§ **WHAT THE TASK ASKS**:
Nothing should be left out: output all of the entries exactly.

+++

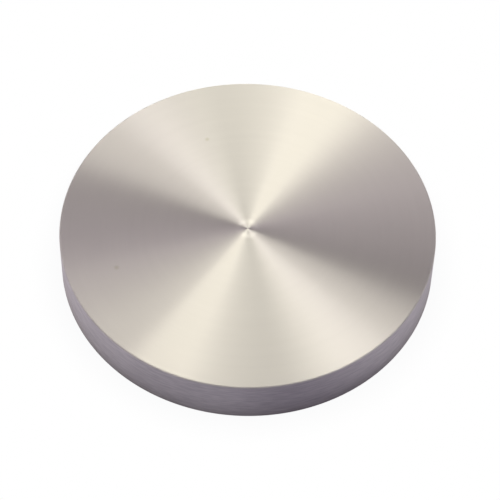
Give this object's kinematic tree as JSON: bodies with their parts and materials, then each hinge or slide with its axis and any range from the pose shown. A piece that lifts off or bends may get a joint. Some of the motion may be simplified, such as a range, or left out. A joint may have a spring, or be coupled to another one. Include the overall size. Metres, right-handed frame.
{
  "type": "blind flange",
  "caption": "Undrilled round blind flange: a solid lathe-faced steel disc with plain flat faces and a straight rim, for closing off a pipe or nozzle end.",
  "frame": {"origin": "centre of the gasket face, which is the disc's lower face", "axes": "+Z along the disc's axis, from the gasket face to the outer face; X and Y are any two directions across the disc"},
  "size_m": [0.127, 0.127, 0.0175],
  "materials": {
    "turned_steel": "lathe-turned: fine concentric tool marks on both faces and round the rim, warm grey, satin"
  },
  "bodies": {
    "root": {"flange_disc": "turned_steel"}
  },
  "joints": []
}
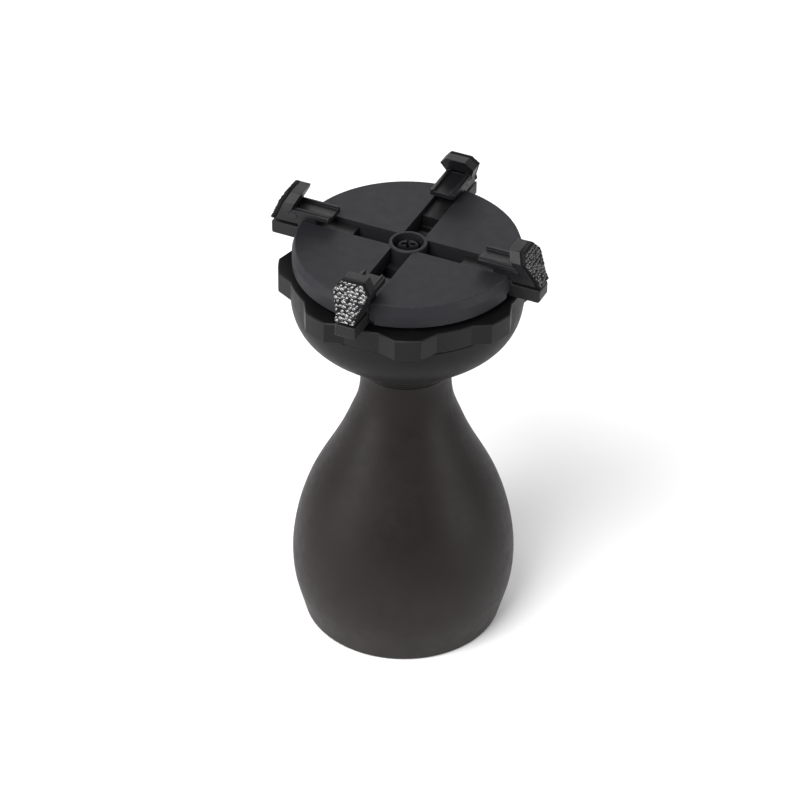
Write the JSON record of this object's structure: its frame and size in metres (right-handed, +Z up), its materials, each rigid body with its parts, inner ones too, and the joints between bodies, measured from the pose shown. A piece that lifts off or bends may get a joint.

+++

§ **REPLY TO THE TASK**:
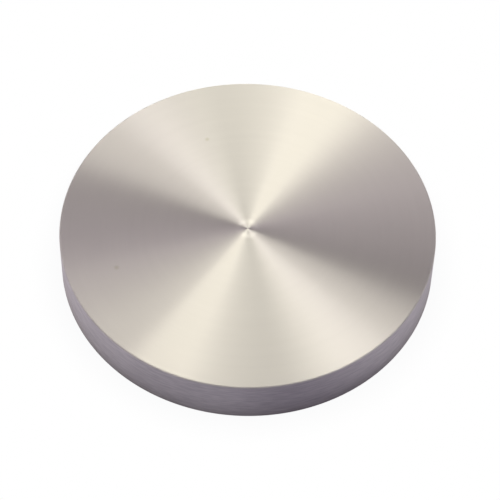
Give this object's kinematic tree as JSON: bodies with their parts and materials, then each hinge or slide with its axis and any range from the pose shown. A piece that lifts off or bends may get a joint. Some of the motion may be simplified, such as a range, or left out. A joint may have a spring, or be coupled to another one. Include the overall size. Metres, right-handed frame.
{
  "type": "blind flange",
  "caption": "Undrilled round blind flange: a solid lathe-faced steel disc with plain flat faces and a straight rim, for closing off a pipe or nozzle end.",
  "frame": {"origin": "centre of the gasket face, which is the disc's lower face", "axes": "+Z along the disc's axis, from the gasket face to the outer face; X and Y are any two directions across the disc"},
  "size_m": [0.127, 0.127, 0.0175],
  "materials": {
    "turned_steel": "lathe-turned: fine concentric tool marks on both faces and round the rim, warm grey, satin"
  },
  "bodies": {
    "root": {"flange_disc": "turned_steel"}
  },
  "joints": []
}
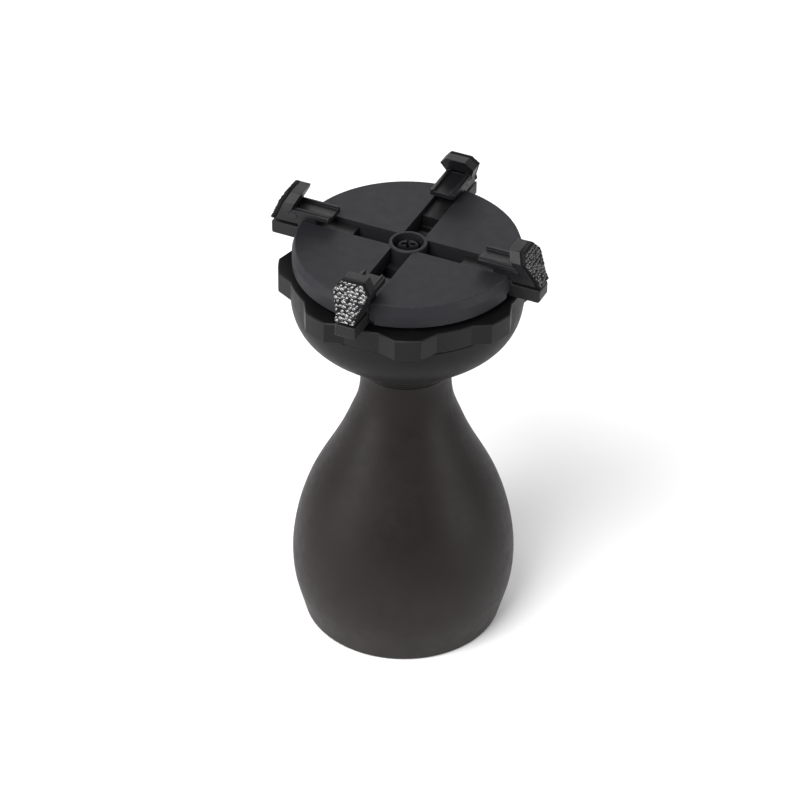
Write the JSON record of this object's structure: its frame and size in metres (right-handed, +Z up), its materials, each rigid body with its parts, inner ones too, and the joints between bodies, measured from the pose shown. A piece that lifts off or bends may get a joint.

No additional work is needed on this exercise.